◆ Aim: Exactly repeat the full listing that follows.

[BEGIN Stored data]

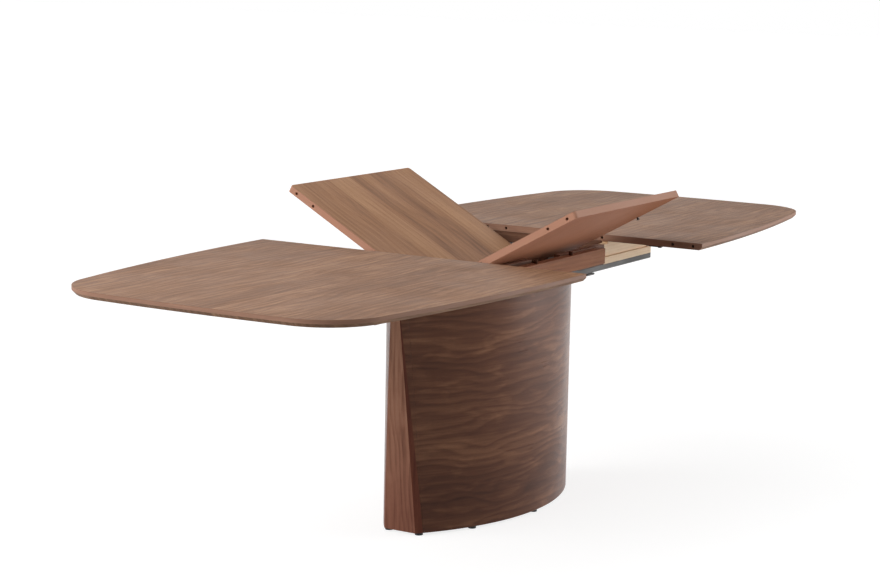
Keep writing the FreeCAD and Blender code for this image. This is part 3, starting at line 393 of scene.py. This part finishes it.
steel = {"metal": 1.0, "gloss": 0.5, "rough": 0.34, "speck": 1400.0, "brush": (12, 500, 500), "change": 0.7,
         "rub": 0.5, "corner": 0.0008, "smear": 0.14, "grit": 0.2, "bump": 0.12, "relief": 0.0003,
         "brushRough": 0.2, "brushHeight": 0.3, "worn": rgb(232, 230, 226)}
plains = {
    "greyRail": dict(steel, metal=0.0, gloss=0.3, rough=0.5, dark=rgb(54, 51, 50), light=rgb(80, 76, 74),
                     worn=rgb(150, 148, 145), grit=0.6, change=0.5),
    "zincSteel": dict(steel, dark=rgb(114, 109, 104), light=rgb(164, 159, 154)),
    "brightPin": dict(steel, rough=0.22, dark=rgb(176, 176, 178), light=rgb(222, 222, 222)),
    "screwSteel": dict(steel, rough=0.28, dark=rgb(150, 146, 138), light=rgb(206, 200, 188),
                       brush=(400, 400, 400)),
    "nylon": dict(steel, metal=0.0, gloss=0.45, rough=0.45, dark=rgb(214, 211, 202), light=rgb(236, 233, 226),
                  worn=rgb(244, 242, 238), brush=(40, 40, 40), change=0.4, grit=0.5, rub=0.3),
    "blackSteel": dict(steel, metal=0.0, rough=0.4, dark=rgb(22, 22, 23), light=rgb(38, 38, 40),
                       worn=rgb(98, 96, 94), grit=0.8),
    "blackPlastic": dict(steel, metal=0.0, gloss=0.45, rough=0.5, dark=rgb(14, 14, 15), light=rgb(26, 26, 28),
                         worn=rgb(60, 60, 62), brush=(60, 60, 60), grit=1.0, rub=0.25),
    "brownFelt": dict(steel, metal=0.0, gloss=0.1, rough=0.85, dark=rgb(70, 44, 32), light=rgb(104, 70, 52),
                      worn=rgb(120, 86, 66), brush=(300, 300, 300), grit=1.6, bump=0.3, rub=0.25),
}
finishes.update({name: plainMaterial(name, look) for name, look in plains.items()})
print("finishes:", len(finishes))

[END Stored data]

◆ Final result:
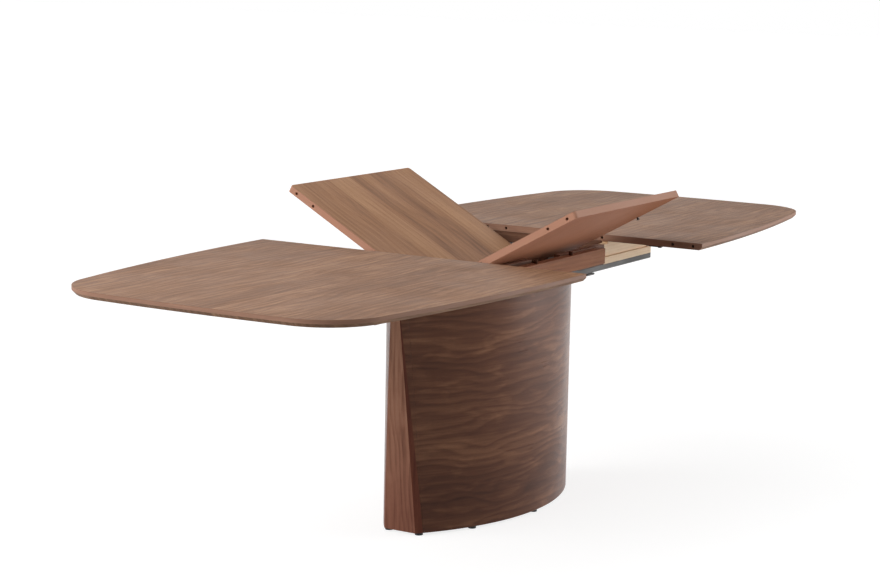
Keep writing the FreeCAD and Blender code for this image. This is part 3, starting at line 393 of scene.py. This part finishes it.
steel = {"metal": 1.0, "gloss": 0.5, "rough": 0.34, "speck": 1400.0, "brush": (12, 500, 500), "change": 0.7,
         "rub": 0.5, "corner": 0.0008, "smear": 0.14, "grit": 0.2, "bump": 0.12, "relief": 0.0003,
         "brushRough": 0.2, "brushHeight": 0.3, "worn": rgb(232, 230, 226)}
plains = {
    "greyRail": dict(steel, metal=0.0, gloss=0.3, rough=0.5, dark=rgb(54, 51, 50), light=rgb(80, 76, 74),
                     worn=rgb(150, 148, 145), grit=0.6, change=0.5),
    "zincSteel": dict(steel, dark=rgb(114, 109, 104), light=rgb(164, 159, 154)),
    "brightPin": dict(steel, rough=0.22, dark=rgb(176, 176, 178), light=rgb(222, 222, 222)),
    "screwSteel": dict(steel, rough=0.28, dark=rgb(150, 146, 138), light=rgb(206, 200, 188),
                       brush=(400, 400, 400)),
    "nylon": dict(steel, metal=0.0, gloss=0.45, rough=0.45, dark=rgb(214, 211, 202), light=rgb(236, 233, 226),
                  worn=rgb(244, 242, 238), brush=(40, 40, 40), change=0.4, grit=0.5, rub=0.3),
    "blackSteel": dict(steel, metal=0.0, rough=0.4, dark=rgb(22, 22, 23), light=rgb(38, 38, 40),
                       worn=rgb(98, 96, 94), grit=0.8),
    "blackPlastic": dict(steel, metal=0.0, gloss=0.45, rough=0.5, dark=rgb(14, 14, 15), light=rgb(26, 26, 28),
                         worn=rgb(60, 60, 62), brush=(60, 60, 60), grit=1.0, rub=0.25),
    "brownFelt": dict(steel, metal=0.0, gloss=0.1, rough=0.85, dark=rgb(70, 44, 32), light=rgb(104, 70, 52),
                      worn=rgb(120, 86, 66), brush=(300, 300, 300), grit=1.6, bump=0.3, rub=0.25),
}
finishes.update({name: plainMaterial(name, look) for name, look in plains.items()})
print("finishes:", len(finishes))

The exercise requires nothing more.